- WHAT NEEDS TO BE DONE: Reproduce exactly the lines from the one containing "make_head()" through the one containing "points = [vertex.co", both included, and nothing else.

Modeling code records:
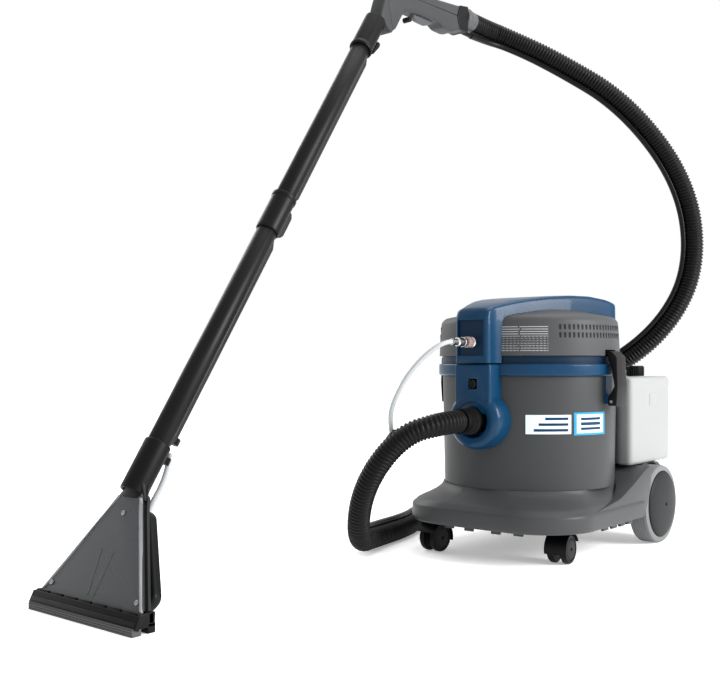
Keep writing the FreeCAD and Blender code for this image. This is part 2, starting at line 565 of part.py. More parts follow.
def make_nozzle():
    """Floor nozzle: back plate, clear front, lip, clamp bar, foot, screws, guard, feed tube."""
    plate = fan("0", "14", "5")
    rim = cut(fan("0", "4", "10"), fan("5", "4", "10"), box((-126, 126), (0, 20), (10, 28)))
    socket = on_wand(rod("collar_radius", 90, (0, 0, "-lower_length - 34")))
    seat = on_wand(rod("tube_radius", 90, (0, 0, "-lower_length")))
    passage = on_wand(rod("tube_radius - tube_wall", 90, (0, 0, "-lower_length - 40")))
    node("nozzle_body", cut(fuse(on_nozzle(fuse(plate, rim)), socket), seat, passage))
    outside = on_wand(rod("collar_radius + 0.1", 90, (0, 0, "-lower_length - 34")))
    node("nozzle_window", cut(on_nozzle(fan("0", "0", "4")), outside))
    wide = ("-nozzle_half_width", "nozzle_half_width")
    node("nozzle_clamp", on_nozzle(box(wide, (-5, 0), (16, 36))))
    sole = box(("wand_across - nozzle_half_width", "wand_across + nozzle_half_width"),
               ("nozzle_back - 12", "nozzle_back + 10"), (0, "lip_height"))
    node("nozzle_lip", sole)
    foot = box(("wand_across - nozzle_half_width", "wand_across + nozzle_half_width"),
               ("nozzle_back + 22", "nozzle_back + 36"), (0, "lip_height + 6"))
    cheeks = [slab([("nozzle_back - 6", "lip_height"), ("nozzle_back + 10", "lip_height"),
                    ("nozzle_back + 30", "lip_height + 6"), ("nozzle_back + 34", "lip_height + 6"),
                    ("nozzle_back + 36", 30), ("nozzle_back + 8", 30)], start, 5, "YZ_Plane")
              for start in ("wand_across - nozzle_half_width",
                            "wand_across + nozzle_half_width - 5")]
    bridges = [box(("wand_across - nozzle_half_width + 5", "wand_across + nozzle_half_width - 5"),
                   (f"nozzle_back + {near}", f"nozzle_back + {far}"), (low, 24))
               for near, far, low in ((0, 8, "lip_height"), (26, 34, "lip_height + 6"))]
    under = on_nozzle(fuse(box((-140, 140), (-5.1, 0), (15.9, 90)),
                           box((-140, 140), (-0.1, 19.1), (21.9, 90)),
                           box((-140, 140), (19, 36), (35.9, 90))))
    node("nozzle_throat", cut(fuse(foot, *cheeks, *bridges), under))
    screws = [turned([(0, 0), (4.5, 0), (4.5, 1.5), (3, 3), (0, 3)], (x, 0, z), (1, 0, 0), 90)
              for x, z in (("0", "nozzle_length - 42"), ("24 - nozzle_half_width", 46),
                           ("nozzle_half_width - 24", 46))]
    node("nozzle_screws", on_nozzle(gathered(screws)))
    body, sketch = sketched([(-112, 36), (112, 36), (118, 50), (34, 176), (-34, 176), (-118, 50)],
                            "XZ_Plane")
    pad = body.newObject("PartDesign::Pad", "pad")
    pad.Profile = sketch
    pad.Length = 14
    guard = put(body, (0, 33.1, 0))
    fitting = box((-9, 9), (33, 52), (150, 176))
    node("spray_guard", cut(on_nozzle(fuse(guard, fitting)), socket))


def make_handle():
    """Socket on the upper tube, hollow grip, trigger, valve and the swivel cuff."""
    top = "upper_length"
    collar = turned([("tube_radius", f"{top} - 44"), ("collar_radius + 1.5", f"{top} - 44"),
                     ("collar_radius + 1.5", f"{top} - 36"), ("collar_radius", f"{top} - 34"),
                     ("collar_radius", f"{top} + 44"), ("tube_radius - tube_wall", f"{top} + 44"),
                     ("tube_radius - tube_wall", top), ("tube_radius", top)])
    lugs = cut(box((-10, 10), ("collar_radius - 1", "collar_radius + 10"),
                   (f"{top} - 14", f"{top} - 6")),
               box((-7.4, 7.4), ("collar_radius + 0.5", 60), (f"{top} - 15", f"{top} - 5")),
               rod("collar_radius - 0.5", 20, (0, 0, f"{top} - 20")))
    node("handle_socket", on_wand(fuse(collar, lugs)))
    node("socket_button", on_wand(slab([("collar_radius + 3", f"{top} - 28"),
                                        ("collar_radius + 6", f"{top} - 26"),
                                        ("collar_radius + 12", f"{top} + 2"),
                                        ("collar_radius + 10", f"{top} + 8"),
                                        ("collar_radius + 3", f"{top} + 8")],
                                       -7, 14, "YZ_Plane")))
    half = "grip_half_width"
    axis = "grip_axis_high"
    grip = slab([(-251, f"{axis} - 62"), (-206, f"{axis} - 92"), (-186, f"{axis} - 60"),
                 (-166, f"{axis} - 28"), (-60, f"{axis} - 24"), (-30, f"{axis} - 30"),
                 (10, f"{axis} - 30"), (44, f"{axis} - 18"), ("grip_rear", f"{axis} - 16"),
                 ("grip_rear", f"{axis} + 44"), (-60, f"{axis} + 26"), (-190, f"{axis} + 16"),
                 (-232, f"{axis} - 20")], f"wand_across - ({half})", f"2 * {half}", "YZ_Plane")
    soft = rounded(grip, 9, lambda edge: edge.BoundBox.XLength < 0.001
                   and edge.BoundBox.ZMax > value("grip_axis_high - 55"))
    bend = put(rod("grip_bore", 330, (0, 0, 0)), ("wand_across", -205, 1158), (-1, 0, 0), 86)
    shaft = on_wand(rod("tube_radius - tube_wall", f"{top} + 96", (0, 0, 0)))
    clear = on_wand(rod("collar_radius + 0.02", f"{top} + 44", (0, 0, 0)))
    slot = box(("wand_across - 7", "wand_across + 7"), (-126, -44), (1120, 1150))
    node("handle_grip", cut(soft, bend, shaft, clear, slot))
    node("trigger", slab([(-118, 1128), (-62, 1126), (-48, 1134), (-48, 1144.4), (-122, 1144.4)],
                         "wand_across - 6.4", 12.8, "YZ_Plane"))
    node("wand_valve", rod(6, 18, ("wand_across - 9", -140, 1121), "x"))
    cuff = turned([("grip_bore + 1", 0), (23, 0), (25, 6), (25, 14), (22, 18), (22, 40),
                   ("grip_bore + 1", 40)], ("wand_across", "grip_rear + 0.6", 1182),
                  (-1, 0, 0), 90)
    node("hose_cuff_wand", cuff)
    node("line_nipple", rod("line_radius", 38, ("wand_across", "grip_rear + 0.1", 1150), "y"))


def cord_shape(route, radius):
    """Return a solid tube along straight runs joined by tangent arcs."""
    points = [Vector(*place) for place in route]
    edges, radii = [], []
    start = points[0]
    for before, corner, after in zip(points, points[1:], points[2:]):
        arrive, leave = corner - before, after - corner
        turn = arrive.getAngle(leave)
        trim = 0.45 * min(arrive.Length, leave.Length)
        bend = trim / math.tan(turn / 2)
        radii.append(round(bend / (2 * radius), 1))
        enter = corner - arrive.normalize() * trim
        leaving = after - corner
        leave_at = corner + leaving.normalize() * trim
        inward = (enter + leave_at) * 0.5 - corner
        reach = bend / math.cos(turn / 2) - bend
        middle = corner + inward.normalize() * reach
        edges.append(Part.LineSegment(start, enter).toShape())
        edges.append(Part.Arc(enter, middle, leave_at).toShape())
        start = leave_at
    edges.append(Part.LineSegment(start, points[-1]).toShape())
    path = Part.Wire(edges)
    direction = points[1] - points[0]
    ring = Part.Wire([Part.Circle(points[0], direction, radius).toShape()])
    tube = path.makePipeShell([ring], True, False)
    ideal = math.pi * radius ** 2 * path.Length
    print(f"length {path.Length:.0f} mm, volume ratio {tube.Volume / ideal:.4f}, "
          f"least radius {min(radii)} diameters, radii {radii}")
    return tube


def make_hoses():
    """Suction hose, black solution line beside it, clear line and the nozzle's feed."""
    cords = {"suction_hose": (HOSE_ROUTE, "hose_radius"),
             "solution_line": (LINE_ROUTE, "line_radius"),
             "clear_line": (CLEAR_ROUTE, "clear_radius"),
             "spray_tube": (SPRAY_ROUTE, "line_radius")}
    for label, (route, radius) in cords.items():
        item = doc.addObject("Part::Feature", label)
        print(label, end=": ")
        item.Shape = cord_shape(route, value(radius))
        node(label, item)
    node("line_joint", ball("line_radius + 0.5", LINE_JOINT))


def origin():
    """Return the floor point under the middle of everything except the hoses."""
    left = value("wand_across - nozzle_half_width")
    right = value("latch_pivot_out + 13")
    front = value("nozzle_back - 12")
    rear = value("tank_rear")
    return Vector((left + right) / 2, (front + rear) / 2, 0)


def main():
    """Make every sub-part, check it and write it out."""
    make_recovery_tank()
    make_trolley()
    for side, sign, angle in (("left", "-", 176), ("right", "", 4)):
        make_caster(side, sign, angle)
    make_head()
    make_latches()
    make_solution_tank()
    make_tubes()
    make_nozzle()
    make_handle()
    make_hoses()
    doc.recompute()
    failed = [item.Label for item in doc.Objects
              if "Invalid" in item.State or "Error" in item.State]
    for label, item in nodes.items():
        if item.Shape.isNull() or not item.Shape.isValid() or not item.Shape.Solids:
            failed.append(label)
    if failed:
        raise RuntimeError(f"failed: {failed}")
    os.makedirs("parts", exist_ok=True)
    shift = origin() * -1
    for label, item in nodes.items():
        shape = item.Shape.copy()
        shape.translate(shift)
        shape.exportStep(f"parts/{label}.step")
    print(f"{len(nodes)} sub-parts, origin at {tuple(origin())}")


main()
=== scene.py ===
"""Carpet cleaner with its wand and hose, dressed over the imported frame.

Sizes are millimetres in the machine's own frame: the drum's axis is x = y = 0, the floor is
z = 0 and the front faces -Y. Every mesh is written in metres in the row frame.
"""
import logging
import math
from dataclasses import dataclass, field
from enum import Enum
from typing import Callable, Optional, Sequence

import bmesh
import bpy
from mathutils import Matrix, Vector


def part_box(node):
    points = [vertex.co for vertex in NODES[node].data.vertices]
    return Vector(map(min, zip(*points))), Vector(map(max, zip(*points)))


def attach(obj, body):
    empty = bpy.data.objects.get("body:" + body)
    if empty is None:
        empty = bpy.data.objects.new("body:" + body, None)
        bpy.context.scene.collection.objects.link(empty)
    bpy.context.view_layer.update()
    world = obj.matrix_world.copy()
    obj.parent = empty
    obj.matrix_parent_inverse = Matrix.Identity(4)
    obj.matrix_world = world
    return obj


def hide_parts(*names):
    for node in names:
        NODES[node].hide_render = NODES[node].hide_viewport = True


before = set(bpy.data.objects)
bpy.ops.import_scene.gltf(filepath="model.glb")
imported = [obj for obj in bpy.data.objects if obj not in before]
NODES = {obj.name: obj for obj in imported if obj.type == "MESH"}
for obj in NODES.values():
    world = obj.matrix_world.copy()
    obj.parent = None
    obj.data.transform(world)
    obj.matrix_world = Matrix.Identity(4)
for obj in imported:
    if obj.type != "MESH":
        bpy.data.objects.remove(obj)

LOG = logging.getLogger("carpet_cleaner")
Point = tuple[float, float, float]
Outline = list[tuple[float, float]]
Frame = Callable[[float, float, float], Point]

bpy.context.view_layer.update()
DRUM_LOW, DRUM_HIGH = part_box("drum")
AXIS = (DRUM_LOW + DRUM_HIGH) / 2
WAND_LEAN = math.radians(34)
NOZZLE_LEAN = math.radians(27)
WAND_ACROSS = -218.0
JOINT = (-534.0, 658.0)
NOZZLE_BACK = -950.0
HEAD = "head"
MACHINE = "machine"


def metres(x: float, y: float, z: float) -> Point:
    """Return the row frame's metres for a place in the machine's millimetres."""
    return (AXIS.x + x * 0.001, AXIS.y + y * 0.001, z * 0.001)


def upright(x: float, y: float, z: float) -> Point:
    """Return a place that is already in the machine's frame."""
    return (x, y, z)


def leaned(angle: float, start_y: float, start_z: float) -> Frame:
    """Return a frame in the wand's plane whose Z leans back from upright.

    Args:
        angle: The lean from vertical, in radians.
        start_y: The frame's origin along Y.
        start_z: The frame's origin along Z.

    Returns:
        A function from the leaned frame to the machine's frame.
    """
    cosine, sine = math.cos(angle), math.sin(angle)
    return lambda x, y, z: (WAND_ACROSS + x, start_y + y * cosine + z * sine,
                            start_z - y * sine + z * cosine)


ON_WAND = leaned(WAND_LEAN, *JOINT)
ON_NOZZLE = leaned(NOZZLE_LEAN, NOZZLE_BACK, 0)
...
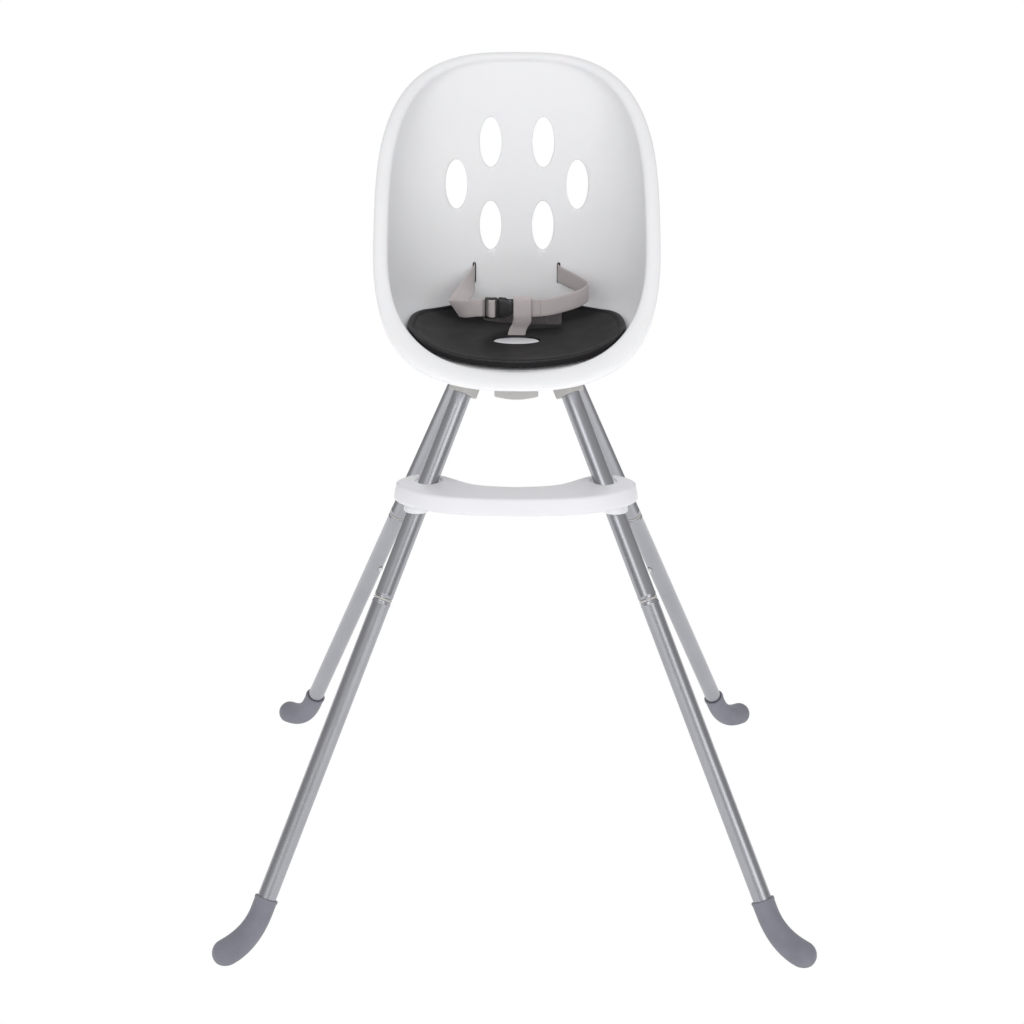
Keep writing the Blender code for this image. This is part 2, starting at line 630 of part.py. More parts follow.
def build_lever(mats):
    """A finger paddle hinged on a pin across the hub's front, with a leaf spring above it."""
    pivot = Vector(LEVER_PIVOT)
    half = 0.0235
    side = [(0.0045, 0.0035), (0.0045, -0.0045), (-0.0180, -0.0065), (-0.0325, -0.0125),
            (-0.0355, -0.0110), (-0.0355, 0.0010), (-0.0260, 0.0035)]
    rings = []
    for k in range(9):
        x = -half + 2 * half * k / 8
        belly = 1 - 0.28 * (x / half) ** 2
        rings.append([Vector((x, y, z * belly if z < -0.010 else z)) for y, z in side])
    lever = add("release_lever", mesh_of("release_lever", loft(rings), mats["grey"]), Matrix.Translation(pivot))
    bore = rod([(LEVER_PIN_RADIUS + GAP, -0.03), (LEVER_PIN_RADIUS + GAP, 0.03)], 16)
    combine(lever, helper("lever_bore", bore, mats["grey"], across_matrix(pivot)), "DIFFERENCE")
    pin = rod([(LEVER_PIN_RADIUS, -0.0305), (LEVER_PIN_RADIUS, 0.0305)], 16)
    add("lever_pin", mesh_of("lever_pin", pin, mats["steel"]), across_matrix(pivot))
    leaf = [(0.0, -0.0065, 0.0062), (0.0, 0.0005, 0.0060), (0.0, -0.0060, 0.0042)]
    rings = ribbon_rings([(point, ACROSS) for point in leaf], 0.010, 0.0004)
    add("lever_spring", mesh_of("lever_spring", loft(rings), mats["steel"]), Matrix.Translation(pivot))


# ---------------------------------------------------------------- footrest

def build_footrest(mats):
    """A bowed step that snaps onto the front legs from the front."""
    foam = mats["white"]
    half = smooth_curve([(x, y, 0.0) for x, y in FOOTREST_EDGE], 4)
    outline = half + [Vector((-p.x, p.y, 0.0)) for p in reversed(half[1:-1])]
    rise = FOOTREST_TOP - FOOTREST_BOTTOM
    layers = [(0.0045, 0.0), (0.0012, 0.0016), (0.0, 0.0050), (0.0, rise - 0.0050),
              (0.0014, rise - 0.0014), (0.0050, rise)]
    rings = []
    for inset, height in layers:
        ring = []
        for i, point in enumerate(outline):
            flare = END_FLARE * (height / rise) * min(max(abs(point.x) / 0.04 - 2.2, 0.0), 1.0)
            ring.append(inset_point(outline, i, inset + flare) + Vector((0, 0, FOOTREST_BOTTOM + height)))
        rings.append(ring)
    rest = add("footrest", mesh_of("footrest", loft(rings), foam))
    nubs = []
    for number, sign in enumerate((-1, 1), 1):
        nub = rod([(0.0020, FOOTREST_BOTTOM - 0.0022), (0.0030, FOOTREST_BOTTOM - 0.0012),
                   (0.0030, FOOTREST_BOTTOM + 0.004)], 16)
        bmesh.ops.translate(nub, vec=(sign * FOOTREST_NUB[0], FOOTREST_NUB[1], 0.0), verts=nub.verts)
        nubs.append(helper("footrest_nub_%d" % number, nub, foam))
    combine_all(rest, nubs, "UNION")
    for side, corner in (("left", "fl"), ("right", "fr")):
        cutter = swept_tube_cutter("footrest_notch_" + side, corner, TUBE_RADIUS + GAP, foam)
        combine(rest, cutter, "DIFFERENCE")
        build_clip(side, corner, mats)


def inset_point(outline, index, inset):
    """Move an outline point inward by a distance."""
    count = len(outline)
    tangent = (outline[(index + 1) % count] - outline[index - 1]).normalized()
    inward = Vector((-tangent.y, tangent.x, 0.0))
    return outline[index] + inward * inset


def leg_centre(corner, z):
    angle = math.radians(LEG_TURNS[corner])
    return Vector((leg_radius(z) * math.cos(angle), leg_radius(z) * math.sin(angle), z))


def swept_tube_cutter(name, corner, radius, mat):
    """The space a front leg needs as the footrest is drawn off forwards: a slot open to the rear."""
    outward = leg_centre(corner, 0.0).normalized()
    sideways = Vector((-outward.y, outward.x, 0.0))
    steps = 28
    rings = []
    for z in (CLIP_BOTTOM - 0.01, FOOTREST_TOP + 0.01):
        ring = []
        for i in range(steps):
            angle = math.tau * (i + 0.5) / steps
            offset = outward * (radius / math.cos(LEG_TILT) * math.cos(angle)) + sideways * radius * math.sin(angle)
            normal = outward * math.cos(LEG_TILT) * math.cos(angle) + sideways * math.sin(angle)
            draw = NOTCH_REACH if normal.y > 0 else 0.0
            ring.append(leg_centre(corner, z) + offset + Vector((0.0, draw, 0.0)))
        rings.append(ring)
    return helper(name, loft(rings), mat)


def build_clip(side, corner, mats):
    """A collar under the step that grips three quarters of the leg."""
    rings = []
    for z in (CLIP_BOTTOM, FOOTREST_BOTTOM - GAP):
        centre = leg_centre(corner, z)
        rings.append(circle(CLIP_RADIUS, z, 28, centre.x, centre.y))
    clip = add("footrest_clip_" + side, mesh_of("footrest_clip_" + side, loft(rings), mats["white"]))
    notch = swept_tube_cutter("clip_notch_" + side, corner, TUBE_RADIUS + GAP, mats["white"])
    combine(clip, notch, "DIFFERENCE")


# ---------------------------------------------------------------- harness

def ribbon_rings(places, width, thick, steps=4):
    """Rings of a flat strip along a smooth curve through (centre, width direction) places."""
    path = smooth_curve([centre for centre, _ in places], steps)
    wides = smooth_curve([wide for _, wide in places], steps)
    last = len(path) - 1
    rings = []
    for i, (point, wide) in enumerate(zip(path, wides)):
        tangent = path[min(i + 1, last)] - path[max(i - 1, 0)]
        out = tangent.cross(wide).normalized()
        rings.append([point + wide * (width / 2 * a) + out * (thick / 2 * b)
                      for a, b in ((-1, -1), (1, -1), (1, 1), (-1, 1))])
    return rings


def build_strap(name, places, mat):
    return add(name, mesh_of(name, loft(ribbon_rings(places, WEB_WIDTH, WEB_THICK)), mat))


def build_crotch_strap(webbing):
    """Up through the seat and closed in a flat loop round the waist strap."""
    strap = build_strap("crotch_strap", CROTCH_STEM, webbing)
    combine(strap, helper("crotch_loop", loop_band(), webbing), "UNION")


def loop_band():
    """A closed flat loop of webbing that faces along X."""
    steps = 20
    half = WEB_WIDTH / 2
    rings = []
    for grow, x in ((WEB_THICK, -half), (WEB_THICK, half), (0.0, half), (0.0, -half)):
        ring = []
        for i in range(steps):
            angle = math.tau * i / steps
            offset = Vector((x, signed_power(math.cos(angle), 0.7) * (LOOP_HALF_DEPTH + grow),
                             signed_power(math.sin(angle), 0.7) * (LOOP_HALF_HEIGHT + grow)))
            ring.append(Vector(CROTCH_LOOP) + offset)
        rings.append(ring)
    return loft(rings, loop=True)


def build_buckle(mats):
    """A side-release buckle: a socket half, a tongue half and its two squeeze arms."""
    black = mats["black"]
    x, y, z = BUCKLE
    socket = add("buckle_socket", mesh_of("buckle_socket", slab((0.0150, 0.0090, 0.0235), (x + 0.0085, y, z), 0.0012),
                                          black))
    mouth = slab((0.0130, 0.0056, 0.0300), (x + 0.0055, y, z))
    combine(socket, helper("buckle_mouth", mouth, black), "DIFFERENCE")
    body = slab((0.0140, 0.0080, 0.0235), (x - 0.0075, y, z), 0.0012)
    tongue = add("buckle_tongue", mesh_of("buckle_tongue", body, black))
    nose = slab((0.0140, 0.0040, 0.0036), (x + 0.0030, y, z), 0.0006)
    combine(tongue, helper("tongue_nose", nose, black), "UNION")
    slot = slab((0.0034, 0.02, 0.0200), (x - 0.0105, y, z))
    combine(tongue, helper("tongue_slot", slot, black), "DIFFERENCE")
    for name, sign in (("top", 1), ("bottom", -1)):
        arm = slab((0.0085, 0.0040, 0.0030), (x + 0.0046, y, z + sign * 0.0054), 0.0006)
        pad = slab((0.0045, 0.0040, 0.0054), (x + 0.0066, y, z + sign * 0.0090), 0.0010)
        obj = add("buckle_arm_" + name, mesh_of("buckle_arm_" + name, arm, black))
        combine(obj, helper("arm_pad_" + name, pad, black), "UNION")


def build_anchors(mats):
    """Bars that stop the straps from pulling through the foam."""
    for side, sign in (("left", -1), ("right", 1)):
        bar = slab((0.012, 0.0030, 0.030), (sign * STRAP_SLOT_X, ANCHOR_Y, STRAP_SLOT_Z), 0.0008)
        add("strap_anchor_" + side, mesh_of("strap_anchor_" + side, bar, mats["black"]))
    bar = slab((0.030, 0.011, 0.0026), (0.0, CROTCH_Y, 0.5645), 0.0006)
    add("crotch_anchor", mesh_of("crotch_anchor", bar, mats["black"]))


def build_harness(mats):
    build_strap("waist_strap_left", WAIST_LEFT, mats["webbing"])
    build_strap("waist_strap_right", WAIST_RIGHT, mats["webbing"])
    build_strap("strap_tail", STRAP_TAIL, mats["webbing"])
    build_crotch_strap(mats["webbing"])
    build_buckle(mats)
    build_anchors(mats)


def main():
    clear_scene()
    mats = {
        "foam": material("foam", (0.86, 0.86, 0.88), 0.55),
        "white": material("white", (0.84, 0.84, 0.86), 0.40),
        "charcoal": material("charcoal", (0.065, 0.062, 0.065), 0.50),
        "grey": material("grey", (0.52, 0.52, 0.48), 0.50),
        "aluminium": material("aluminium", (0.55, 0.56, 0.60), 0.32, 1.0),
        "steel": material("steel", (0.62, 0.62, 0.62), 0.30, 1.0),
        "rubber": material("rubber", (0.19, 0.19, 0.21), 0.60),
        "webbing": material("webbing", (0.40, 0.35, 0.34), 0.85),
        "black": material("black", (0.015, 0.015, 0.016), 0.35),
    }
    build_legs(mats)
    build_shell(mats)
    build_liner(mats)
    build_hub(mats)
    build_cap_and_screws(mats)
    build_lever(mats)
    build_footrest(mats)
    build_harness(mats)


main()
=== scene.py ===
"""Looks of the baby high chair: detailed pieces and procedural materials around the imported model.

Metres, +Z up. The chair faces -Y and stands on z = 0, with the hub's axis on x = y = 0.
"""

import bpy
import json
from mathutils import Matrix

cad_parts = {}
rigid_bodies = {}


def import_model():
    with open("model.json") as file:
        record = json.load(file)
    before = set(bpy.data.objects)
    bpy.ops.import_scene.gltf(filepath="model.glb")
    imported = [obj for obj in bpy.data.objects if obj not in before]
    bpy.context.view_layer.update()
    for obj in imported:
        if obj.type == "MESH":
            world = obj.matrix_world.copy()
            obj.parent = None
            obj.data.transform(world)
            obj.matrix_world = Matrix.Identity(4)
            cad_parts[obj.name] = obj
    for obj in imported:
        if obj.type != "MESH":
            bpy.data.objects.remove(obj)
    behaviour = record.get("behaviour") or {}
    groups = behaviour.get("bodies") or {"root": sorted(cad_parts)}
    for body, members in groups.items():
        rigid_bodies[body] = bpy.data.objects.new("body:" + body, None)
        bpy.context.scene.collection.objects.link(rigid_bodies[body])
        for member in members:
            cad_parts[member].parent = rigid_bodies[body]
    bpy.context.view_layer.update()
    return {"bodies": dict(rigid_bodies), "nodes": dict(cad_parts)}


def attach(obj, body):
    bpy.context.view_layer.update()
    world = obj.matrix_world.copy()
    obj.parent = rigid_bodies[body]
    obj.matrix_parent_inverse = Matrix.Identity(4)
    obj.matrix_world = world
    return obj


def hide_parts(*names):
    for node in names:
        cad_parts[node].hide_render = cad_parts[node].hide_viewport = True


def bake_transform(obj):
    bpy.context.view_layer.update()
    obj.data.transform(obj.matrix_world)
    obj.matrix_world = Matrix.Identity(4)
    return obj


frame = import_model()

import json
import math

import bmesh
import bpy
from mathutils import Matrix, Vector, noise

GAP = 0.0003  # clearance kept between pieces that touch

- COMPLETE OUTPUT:
    make_head()
    make_latches()
    make_solution_tank()
    make_tubes()
    make_nozzle()
    make_handle()
    make_hoses()
    doc.recompute()
    failed = [item.Label for item in doc.Objects
              if "Invalid" in item.State or "Error" in item.State]
    for label, item in nodes.items():
        if item.Shape.isNull() or not item.Shape.isValid() or not item.Shape.Solids:
            failed.append(label)
    if failed:
        raise RuntimeError(f"failed: {failed}")
    os.makedirs("parts", exist_ok=True)
    shift = origin() * -1
    for label, item in nodes.items():
        shape = item.Shape.copy()
        shape.translate(shift)
        shape.exportStep(f"parts/{label}.step")
    print(f"{len(nodes)} sub-parts, origin at {tuple(origin())}")


main()
=== scene.py ===
"""Carpet cleaner with its wand and hose, dressed over the imported frame.

Sizes are millimetres in the machine's own frame: the drum's axis is x = y = 0, the floor is
z = 0 and the front faces -Y. Every mesh is written in metres in the row frame.
"""
import logging
import math
from dataclasses import dataclass, field
from enum import Enum
from typing import Callable, Optional, Sequence

import bmesh
import bpy
from mathutils import Matrix, Vector


def part_box(node):
    points = [vertex.co for vertex in NODES[node].data.vertices]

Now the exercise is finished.